La tarde del martes 14 de junio, una persona que laboraba en las oficinas administrativas de Petróleos Mexicanos (Pemex), ubicadas en calle Estío de la colonia Las Rosas de la capital queretana, fue ejecutada con al menos siete disparos cuando salía de ahí.
El empleado asesinado, según se sabe, trabajaba en la localización de ductos de la paraestatal que estuvieran dañados o perforados y los reportaba para evitar que hubiera robo de combustible.
Un par de días después, la Fiscalía Anticorrupción informó la detención de seis elementos de la Secretaría de Seguridad Pública del municipio de San Juan del Río, debido a que no reportaron el hallazgo de un lugar en el que se extraía combustible de forma ilícita.
A reserva de lo que se encuentre en las investigaciones que realizan las autoridades correspondientes, este crimen y la omisión de los policías municipales dejan un rastro que conduce hacia la delincuencia organizada.
Varios días antes, las autoridades de la fiscalía reportaron el hallazgo de dos cuerpos de personas jóvenes dentro de sendas maletas, enterradas en una fosa clandestina en una obra en construcción, al norte de la ciudad de Querétaro.
Después de un par de meses y días de investigación por la desaparición de ambas personas, la localización de sus cuerpos abrió una sólida línea de investigación: fueron ejecutados por no dar el monto de dinero obtenido por la venta de droga que se les entregó.
Tanto tiempo
Los tres sucesos narrados se constituyen en un elemento nodal para confirmar una realidad que no hemos querido aceptar: la potencial presencia del crimen organizado en tierras queretanas.
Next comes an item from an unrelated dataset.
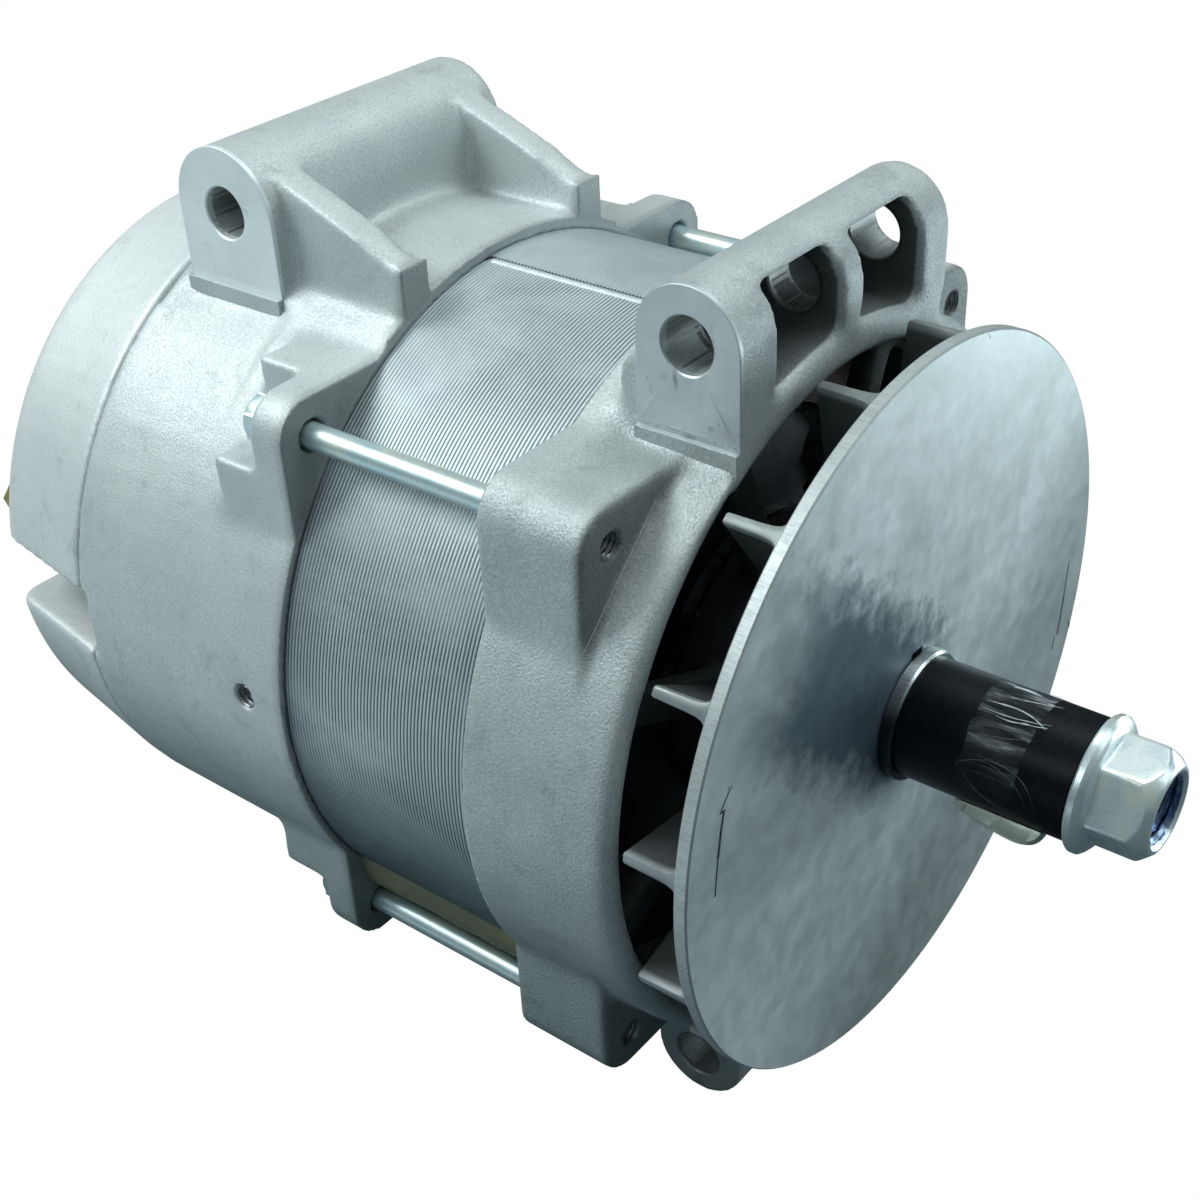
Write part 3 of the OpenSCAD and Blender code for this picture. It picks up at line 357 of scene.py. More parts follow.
def blended(first, second, kind="MULTIPLY"):
    """Two colours laid fully over each other. The first is a socket."""
    return mix_node(first.id_data, 1.0, first, second, kind)


def dimmed(colour, share):
    """A colour with a share of its light."""
    return tuple(share * c for c in colour)


def bumps(*layers):
    """Stacks bumps. Each layer is a height, a strength and a depth in millimetres."""
    normal = None
    for height, strength, depth in layers:
        feeds = {"Strength": strength, "Distance": depth * MM, "Height": height}
        if normal is not None:
            feeds["Normal"] = normal
        normal = added(height.id_data, "Bump", feeds).outputs["Normal"]
    return normal


def cast_metal(name, pale, dark, grain=0.55, depth=0.16, metallic=0.45, rough=(0.46, 0.66)):
    """Blasted sand casting: fine grain, faint clouds, small pits and grey smudges."""
    material, place = new_material(name)
    speck = cloud(place, grain, 2, 0.7)
    base = mixed(ramp(cloud(place, 26, 5, 0.6), (0.32, 0), (0.68, 1)), pale, dark)
    stain = ramp(cloud(place, 9, 6, 0.65, 0.6), (0.57, 0), (0.76, 0.6))
    base = mixed(stain, base, dimmed(dark, 0.62))
    base = blended(base, ramp(speck, (0.30, 0.80), (0.55, 1.0), (0.72, 1.14)))
    # Painted shade: darker towards the bottom.
    height = reach(place, (0, 0, 1), 200, 0.6)
    base = blended(base, ramp(height, (0.02, 1.0), (0.18, (0.60, 0.66, 0.67)), (0.58, 1.0)))
    pits = ramp(cloud(place, 2.4, 3, 0.6), (0.26, 0), (0.36, 1))
    # The mesh's painted shade darkens the base colour.
    return filled(material, {
        "Base Color": mixed(painted_shade(place), base, (0.022, 0.028, 0.028)),
        "Roughness": ramp(speck, (0.3, rough[1]), (0.7, rough[0])),
        "Metallic": metallic,
        "Normal": bumps((cloud(place, 14, 3, 0.5), 0.35, 0.7), (pits, 0.25, 0.12), (speck, 0.9, depth)),
    })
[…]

No digo una verdad desconocida y la menciono con el exclusivo propósito de que, como sociedad, comprendamos esta condición que invade al país y que, infortunada pero obviamente, está en Querétaro.
Hace poco menos de 25 años, en una de sus primeras entrevistas con la prensa local, el entonces gobernador del estado, Ignacio Loyola Vera (1997-2003) comentaba (cito de memoria) que los narcotraficantes utilizaban a nuestra entidad solamente como lugar de residencia o de descanso, pero no de tráfico ni de disputa de territorio.
La semana pasada, el actual gobernador se convirtió en el primero de los mandatarios de la entidad, después de Ignacio Loyola, que a casi 25 años de saberse que hay presencia de organizaciones delincuenciales en tierras queretanas reconoce este hecho.
Al ahora gobernador le ha costado aceptar esta realidad, pues desde que inició su mandato ha insistido en declarar que en Querétaro no hay delincuencia organizada.
Hasta mayo pasado, sus pronunciamientos han estado acompañados de otras arengas como “la policía no permitirá el acceso de la delincuencia a Querétaro”, “¡vamos a frenar la delincuencia!” o “hasta el día de hoy… podríamos decir que Querétaro está libre del crimen organizado”.
Apenas el viernes de la semana pasada, modificó su discurso y lo matizó para señalar que, como el país vive momentos complicados de violencia, no descartaba su repercusión en Querétaro.
La hora de cambiar
La entidad cada vez está más involucrada en esta lastimosa realidad que vive nuestra nación: violencia, inseguridad y crimen organizado, cuya presencia ha sido confirmada por análisis realizados tanto por el gobierno de Estados Unidos como por el de México. Reconocer esta realidad es el primer paso que debemos dar. No es algo grato ni deseable, pero es lo que se debe hacer.
Asumir que sí tenemos problemas delincuenciales deberá de acompañarse de una mejor estrategia para reducir el margen de maniobra de los criminales en el territorio estatal.
No es factible mantener las mismas acciones y reacciones frente a esta nueva condición.
Aquí es donde cabe una convocatoria a toda la población, abierta, clara y sin matices, para que se sume a esta gran cruzada social.
Varias acciones se podrán realizar. Lo único que no es factible es seguir negando la realidad. Esa es, sin duda, la peor decisión.